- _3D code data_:
=-=-=-=-=

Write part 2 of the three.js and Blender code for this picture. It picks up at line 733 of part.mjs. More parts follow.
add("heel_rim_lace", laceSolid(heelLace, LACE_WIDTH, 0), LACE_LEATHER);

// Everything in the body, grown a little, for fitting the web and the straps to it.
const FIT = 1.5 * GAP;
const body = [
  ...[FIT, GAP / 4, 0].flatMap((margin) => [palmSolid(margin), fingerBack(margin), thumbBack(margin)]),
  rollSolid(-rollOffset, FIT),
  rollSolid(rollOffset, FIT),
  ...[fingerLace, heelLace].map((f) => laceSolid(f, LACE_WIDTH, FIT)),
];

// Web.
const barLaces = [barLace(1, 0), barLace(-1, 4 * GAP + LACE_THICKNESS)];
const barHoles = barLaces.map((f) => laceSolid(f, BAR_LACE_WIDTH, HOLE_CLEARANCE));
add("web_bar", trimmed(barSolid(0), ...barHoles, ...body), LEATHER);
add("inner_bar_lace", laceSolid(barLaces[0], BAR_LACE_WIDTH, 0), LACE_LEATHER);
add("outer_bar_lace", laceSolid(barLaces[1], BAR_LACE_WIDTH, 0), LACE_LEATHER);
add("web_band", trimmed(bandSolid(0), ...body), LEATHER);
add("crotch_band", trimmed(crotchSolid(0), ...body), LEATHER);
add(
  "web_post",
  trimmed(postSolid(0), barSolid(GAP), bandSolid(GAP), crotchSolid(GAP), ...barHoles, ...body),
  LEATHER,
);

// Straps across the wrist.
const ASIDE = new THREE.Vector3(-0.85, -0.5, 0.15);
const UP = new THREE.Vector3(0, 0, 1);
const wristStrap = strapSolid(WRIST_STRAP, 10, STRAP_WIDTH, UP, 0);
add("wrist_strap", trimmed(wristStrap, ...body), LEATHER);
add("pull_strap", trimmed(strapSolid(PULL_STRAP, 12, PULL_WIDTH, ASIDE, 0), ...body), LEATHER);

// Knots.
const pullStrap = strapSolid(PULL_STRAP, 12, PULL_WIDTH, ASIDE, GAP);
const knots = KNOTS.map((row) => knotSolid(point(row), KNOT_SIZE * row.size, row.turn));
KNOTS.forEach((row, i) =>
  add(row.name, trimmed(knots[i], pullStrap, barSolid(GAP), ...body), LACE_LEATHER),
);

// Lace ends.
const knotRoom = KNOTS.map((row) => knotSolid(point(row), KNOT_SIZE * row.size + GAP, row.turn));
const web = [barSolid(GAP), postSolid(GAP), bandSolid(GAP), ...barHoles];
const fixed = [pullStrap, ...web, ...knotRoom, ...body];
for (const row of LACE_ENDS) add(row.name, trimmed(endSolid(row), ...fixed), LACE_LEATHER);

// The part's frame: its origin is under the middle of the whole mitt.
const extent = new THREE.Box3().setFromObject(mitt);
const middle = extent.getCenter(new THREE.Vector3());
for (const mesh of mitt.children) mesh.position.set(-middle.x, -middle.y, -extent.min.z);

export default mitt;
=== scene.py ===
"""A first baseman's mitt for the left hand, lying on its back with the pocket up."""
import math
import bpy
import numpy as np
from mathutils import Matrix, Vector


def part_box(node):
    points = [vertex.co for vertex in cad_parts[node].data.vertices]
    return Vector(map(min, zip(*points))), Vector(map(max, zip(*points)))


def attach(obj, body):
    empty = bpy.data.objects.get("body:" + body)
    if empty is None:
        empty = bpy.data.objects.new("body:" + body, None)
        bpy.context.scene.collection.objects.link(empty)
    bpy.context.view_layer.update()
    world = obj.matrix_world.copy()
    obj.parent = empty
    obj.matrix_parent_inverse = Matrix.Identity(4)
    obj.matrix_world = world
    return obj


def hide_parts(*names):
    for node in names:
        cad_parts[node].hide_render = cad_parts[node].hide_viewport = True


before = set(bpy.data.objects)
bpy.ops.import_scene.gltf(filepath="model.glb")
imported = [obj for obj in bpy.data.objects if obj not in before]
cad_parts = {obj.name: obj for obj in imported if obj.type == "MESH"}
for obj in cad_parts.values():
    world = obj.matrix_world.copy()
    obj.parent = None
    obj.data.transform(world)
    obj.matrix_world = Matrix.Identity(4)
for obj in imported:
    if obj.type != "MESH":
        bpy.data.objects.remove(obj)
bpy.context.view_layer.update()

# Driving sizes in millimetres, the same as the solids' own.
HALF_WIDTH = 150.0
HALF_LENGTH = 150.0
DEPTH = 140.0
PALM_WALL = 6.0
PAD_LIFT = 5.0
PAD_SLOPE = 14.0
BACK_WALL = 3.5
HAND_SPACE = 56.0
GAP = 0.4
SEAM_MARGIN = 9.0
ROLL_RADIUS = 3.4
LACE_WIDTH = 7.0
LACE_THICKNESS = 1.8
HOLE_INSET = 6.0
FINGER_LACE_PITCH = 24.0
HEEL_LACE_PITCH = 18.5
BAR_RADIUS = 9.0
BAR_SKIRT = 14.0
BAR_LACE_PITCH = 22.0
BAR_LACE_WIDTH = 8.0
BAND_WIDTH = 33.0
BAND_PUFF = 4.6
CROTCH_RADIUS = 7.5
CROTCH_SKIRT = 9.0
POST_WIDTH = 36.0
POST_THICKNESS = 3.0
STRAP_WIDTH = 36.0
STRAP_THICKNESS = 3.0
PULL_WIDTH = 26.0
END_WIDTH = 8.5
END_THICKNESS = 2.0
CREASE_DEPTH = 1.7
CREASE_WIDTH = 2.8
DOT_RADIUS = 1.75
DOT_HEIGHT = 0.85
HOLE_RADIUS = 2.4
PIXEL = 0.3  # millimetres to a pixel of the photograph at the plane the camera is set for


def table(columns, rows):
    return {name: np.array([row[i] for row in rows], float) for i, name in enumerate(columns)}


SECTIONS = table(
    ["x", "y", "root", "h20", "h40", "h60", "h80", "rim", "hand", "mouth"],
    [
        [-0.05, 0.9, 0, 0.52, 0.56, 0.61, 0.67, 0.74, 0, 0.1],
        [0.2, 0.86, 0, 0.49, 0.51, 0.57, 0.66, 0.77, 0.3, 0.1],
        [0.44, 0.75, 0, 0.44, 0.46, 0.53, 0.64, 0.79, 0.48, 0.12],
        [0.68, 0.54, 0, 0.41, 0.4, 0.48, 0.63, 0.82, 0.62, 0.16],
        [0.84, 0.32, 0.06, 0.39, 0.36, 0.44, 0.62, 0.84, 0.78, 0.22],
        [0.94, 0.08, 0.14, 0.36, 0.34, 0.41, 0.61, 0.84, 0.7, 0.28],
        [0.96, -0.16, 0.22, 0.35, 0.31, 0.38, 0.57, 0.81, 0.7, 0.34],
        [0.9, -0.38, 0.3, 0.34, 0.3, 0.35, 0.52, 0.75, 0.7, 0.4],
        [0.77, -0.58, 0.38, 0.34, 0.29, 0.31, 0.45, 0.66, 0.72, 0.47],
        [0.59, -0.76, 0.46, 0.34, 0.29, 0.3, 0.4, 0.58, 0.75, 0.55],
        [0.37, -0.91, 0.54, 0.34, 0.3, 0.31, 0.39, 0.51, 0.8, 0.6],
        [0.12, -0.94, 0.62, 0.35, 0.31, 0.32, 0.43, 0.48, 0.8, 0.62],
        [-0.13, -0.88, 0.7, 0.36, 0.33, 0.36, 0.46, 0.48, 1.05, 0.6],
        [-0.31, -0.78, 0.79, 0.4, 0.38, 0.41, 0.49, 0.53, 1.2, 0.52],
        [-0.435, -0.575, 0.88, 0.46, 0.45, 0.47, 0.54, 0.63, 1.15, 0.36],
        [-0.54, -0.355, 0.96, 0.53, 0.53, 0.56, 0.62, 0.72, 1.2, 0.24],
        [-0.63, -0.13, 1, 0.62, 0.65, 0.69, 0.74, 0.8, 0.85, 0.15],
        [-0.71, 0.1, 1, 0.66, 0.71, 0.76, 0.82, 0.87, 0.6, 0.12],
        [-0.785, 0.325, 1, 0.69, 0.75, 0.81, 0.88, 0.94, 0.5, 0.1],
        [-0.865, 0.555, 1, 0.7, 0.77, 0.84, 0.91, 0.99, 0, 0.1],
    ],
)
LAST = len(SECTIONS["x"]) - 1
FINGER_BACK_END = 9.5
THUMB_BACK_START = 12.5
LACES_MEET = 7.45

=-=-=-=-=

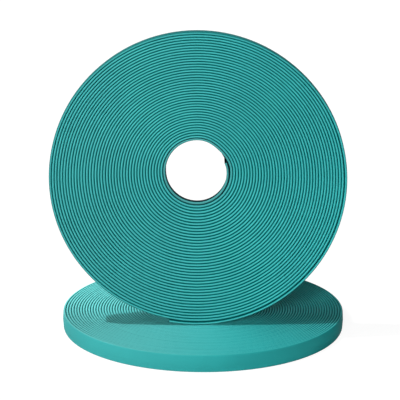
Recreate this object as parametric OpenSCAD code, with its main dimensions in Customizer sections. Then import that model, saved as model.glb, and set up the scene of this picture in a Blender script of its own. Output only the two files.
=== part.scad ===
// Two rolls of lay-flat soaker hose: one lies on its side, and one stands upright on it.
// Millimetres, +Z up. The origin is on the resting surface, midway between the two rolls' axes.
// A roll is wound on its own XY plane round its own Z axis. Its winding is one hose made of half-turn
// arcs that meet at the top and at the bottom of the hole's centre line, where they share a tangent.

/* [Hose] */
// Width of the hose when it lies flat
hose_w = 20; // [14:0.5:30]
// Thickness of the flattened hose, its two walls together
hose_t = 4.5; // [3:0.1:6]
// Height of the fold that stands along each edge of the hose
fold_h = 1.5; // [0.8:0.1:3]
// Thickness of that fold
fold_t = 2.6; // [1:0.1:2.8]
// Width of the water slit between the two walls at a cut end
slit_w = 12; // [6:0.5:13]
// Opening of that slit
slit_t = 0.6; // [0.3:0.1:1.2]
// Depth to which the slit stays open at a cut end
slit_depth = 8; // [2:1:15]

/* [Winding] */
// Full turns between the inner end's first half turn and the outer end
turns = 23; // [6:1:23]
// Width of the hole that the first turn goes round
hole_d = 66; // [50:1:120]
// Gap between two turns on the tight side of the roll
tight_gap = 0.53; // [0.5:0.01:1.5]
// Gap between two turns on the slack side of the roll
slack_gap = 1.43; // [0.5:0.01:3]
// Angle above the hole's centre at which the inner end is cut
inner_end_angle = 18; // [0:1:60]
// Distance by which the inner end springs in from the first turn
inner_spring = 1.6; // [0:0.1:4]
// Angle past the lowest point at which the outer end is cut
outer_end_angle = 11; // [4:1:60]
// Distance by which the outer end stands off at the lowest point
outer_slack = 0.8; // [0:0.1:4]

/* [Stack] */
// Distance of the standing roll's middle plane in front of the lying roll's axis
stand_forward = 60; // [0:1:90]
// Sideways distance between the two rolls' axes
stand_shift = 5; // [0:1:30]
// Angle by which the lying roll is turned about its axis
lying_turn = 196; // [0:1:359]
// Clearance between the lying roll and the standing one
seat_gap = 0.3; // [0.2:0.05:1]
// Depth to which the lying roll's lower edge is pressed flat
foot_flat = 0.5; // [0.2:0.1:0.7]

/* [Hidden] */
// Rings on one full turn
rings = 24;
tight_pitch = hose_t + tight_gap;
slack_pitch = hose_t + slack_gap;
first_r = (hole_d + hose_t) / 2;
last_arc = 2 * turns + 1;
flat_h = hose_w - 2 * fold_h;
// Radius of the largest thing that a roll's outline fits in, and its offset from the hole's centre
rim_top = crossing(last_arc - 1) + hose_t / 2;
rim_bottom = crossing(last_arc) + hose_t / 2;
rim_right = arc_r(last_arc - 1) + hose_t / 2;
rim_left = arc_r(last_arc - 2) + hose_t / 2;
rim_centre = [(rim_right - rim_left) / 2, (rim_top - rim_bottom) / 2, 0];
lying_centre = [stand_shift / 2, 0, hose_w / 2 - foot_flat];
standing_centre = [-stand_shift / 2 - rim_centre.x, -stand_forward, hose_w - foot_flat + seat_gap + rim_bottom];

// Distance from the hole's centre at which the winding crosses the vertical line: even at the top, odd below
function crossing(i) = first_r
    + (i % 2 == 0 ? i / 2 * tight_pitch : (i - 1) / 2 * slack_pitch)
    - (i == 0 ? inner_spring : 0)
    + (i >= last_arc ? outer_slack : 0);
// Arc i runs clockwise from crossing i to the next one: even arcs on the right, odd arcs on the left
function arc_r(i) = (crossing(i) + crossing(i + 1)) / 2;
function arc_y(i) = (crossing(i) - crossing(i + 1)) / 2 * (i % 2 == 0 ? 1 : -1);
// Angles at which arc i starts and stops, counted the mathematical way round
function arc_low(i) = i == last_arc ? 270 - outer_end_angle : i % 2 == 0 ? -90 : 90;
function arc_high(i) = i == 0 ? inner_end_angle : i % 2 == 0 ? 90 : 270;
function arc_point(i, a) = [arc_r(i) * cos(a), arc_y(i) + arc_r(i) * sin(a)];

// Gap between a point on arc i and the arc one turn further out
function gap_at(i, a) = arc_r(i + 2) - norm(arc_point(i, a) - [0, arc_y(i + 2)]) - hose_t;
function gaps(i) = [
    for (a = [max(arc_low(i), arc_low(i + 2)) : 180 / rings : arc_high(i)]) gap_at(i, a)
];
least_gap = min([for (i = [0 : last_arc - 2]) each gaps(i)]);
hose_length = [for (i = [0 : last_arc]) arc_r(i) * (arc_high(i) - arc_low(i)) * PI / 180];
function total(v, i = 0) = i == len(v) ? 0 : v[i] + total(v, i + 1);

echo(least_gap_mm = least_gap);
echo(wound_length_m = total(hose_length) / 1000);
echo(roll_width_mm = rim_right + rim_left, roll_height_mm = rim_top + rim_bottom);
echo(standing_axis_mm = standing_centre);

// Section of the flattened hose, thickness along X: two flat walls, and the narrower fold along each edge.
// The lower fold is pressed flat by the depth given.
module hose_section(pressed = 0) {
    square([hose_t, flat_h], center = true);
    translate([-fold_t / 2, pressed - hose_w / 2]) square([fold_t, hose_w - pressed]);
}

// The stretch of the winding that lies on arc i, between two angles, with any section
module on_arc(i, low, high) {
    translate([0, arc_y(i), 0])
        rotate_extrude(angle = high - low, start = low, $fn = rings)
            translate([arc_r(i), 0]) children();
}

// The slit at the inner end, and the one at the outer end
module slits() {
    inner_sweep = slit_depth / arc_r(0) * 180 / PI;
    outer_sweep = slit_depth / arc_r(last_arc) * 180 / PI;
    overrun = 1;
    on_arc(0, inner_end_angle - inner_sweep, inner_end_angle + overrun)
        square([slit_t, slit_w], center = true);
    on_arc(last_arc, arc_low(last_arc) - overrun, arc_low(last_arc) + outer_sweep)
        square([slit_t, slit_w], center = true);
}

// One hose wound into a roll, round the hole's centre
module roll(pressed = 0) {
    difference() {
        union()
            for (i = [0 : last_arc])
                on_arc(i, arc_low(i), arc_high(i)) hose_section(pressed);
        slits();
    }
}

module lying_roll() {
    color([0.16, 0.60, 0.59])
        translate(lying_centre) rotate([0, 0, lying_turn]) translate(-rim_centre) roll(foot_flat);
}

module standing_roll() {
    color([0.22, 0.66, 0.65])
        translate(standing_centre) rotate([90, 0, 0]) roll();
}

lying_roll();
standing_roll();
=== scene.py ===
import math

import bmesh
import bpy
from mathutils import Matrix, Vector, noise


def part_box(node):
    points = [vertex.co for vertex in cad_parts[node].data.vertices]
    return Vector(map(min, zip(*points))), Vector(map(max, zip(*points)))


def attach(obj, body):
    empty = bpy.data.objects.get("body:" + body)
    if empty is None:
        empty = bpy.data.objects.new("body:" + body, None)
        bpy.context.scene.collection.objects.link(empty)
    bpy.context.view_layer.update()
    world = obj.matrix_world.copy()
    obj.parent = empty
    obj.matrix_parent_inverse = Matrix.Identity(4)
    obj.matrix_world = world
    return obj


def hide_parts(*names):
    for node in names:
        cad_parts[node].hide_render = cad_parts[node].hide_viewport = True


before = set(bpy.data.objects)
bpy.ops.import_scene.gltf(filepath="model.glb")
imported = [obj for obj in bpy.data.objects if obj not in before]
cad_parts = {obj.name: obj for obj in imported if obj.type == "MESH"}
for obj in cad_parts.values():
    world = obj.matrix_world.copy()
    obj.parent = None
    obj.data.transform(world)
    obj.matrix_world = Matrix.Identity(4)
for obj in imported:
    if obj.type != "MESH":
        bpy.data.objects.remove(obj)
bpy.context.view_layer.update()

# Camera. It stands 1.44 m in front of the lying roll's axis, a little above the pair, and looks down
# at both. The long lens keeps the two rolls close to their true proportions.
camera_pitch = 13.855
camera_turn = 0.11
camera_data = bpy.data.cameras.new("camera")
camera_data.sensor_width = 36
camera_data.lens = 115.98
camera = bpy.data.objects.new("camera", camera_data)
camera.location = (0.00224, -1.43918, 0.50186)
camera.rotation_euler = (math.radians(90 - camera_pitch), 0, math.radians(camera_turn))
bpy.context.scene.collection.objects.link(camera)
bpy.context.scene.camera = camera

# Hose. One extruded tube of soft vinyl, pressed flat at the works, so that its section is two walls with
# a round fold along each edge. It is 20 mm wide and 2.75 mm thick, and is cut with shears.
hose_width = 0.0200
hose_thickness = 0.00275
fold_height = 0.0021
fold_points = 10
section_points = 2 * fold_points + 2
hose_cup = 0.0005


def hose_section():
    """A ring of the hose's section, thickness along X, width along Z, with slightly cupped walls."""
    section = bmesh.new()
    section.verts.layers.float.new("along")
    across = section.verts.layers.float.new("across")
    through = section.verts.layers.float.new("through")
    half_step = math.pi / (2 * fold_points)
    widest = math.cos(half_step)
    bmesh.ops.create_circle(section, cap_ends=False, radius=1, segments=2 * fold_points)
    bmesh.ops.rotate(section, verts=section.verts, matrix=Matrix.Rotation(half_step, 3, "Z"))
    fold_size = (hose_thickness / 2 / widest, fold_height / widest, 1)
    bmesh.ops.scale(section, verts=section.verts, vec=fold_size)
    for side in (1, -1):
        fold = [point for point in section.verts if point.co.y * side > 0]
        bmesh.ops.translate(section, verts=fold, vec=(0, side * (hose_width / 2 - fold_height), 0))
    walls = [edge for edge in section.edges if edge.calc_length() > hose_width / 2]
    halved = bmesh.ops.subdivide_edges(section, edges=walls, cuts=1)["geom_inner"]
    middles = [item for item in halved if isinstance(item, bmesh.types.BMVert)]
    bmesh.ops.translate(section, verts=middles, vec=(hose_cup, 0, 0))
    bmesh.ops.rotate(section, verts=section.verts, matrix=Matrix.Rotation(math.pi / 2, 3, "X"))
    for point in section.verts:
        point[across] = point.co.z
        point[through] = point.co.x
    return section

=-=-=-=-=

- _Directions_: Each line from the line containing "Write part 2" through the line containing "ASIDE, 0), ...body), LEATHER);" is to be transcribed exactly, and no other line.

- _Answer to this exercise_:
Write part 2 of the three.js and Blender code for this picture. It picks up at line 733 of part.mjs. More parts follow.
add("heel_rim_lace", laceSolid(heelLace, LACE_WIDTH, 0), LACE_LEATHER);

// Everything in the body, grown a little, for fitting the web and the straps to it.
const FIT = 1.5 * GAP;
const body = [
  ...[FIT, GAP / 4, 0].flatMap((margin) => [palmSolid(margin), fingerBack(margin), thumbBack(margin)]),
  rollSolid(-rollOffset, FIT),
  rollSolid(rollOffset, FIT),
  ...[fingerLace, heelLace].map((f) => laceSolid(f, LACE_WIDTH, FIT)),
];

// Web.
const barLaces = [barLace(1, 0), barLace(-1, 4 * GAP + LACE_THICKNESS)];
const barHoles = barLaces.map((f) => laceSolid(f, BAR_LACE_WIDTH, HOLE_CLEARANCE));
add("web_bar", trimmed(barSolid(0), ...barHoles, ...body), LEATHER);
add("inner_bar_lace", laceSolid(barLaces[0], BAR_LACE_WIDTH, 0), LACE_LEATHER);
add("outer_bar_lace", laceSolid(barLaces[1], BAR_LACE_WIDTH, 0), LACE_LEATHER);
add("web_band", trimmed(bandSolid(0), ...body), LEATHER);
add("crotch_band", trimmed(crotchSolid(0), ...body), LEATHER);
add(
  "web_post",
  trimmed(postSolid(0), barSolid(GAP), bandSolid(GAP), crotchSolid(GAP), ...barHoles, ...body),
  LEATHER,
);

// Straps across the wrist.
const ASIDE = new THREE.Vector3(-0.85, -0.5, 0.15);
const UP = new THREE.Vector3(0, 0, 1);
const wristStrap = strapSolid(WRIST_STRAP, 10, STRAP_WIDTH, UP, 0);
add("wrist_strap", trimmed(wristStrap, ...body), LEATHER);
add("pull_strap", trimmed(strapSolid(PULL_STRAP, 12, PULL_WIDTH, ASIDE, 0), ...body), LEATHER);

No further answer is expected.